Las relaciones hispano-saudíes, un asunto de familias reales
La sintonía entre la Casa de Saud y los borbones abrió puertas a las empresas españolas
El 2 de agosto de 2005 la bandera española ondeó a media asta en todos los edificios oficiales. Poca gente se enteró de que lo hacía en señal de duelo por la muerte del jefe de un Estado absolutista y teocrático: el rey Fahd de Arabia Saudí. El presidente Zapatero accedió a declarar luto nacional a petición del rey Juan Carlos, quien interrumpió sus vacaciones en Mallorca para volar a Riad a dar el pésame al heredero: el príncipe Abdalá.
Ningún otro país (salvo el minúsculo principado de Liechtenstein) lleva el nombre de la dinastía reinante. Por eso no es extraño que muchos hayan creído que el reino era coto privado de una familia y confundido las inmensas reservas petroleras del Estado con su patrimonio particular. La historia de las relaciones hispano-saudíes gira en torno a las de sus dos casas reales: la Saud y la Borbón.
El acercamiento entre los dos países empezó antes, en pleno franquismo. En febrero de 1957, el rey Saud bin Abdelaziz visitó por primera vez España. Un Franco todavía aislado internacionalmente le recibió alborozado. La retórica de la “tradicional amistad hispano-árabe” estaba en su apogeo. La nostalgia de Al Andalus y la admiración de los autócratas árabes por el dictador, con el que compartían su antisemitismo, hicieron el resto. En 1973, en plena crisis de abastecimiento de petróleo, Riad garantizó a Madrid la continuidad del suministro; eso sí, a precios de mercado.
Con el ascenso al trono de don Juan Carlos la relación alcanzó un nivel de intimidad que solo podía darse entre quienes compartían sangre azul. El primero se refería a Fahd como su “hermano” y el segundo le demostraba su afecto con generosa prodigalidad. En 1977, el rey saudí le hizo un préstamo sin interés de 100 millones de dólares que habría servido, en parte, para financiar la campaña electoral del partido creado desde el poder para pilotar la transición a la democracia, la UCD. En 1979, le regaló el yate Fortuna (la tercera embarcación que tuvo don Juan Carlos con ese nombre) con el que navegaría durante dos décadas.
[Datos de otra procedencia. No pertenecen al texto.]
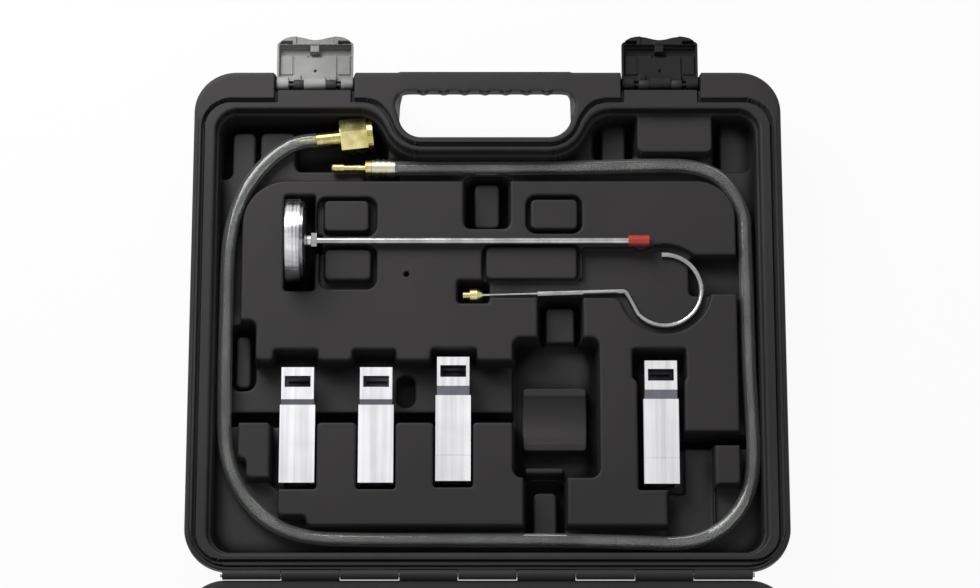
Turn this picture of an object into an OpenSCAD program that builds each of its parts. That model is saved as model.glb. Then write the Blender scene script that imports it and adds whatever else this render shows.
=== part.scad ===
// Radiator pressure tester kit: a black hinged carrying case that lies open on its back, with a
// hose on brass fittings, a dial thermometer, a ring probe and four hose pinch clamps in its tray.
// X runs to the right, Y from the hinge towards the carrying handle, Z up. Millimetres.

/* [Case] */
// Width of the case
case_w = 340; // [336:1:360]
// Depth of each half, from the hinge side to the handle side
case_d = 294; // [292:1:310]
// Height of each half
half_h = 44; // [42:0.5:56]
// Radius of the outer corners
corner_r = 24; // [16:1:34]
// How far the outer walls lean in from the rim to the face that a half lies on
draft_in = 7; // [2:0.5:8]
// Thickness of the moulded skin, inside and outside
skin = 2; // [1.2:0.1:2.6]
// Gap between the two halves where they lie open at the hinge
hinge_gap = 5.6; // [5.2:0.1:7]
// Gap between the two rims when the case is shut
rim_gap = 0.2; // [0.1:0.05:0.6]
// Width of the outer rim band at the sides
rim_side = 4.5; // [3:0.1:6]
// Width of the outer rim band on the handle side
rim_front = 16.3; // [14:0.1:18]
// Depth of the ledge below the rim, where the lid's tongue sits
ledge_drop = 1.5; // [1:0.1:3]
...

Este tipo de dádivas, hoy prohibidas, se admitían entonces sin escándalo.
En los años setenta, de la mano del traficante de armas Adnan Khashoggi, el rey Fahd desembarcó en Marbella, donde se construyó un suntuoso palacio en plena milla de oro. Cada vez que llegaba el monarca saudí, acompañado de su corte de cientos de príncipes, era como si tocara el gordo de Navidad en la Costa del Sol. Las gestiones de don Juan Carlos fueron decisivas para que empresas españolas se hicieran con contratos como el AVE del desierto y las cinco corbetas de Navantia. En un país donde no hay concursos públicos propiamente dichos, ni procedimientos reglados de selección, ni plazos para adjudicar los contratos, la posibilidad de acceder directamente a quien concentra todo el poder de decisión no tiene precio.
Juan Carlos I viajó en numerosas ocasiones a Arabia Saudí con carácter oficial o privado, la última durante la pasada Semana Santa, y alguna vez también acompañado de su amiga Corinna Larsen, a la que colocó como gestora del ruinoso fondo hispano-saudí, aunque ella no logró ser comisionista del AVE como pretendía.
La situación en los últimos años ya no es la misma. Influido por su nueva esposa, el rey Salman ha cambiado Marbella por Tánger como lugar de descanso. Felipe VI tampoco comparte la afición del Rey emérito por la lujosa corte de Riad y al nuevo hombre fuerte del régimen, el príncipe Mohamed bin Salman, le conoció hace solo seis meses, durante su visita a Madrid. Aun así, el vínculo entre las dos casas reales sigue siendo privilegiado. Cuando, en septiembre pasado, el anuncio de que España suspendía la entrega de 400 bombas a Riad estuvo a punto de provocar una crisis diplomática, el Rey intervino para neutralizarla, según admiten fuentes gubernamentales. Como tantas veces hizo su padre.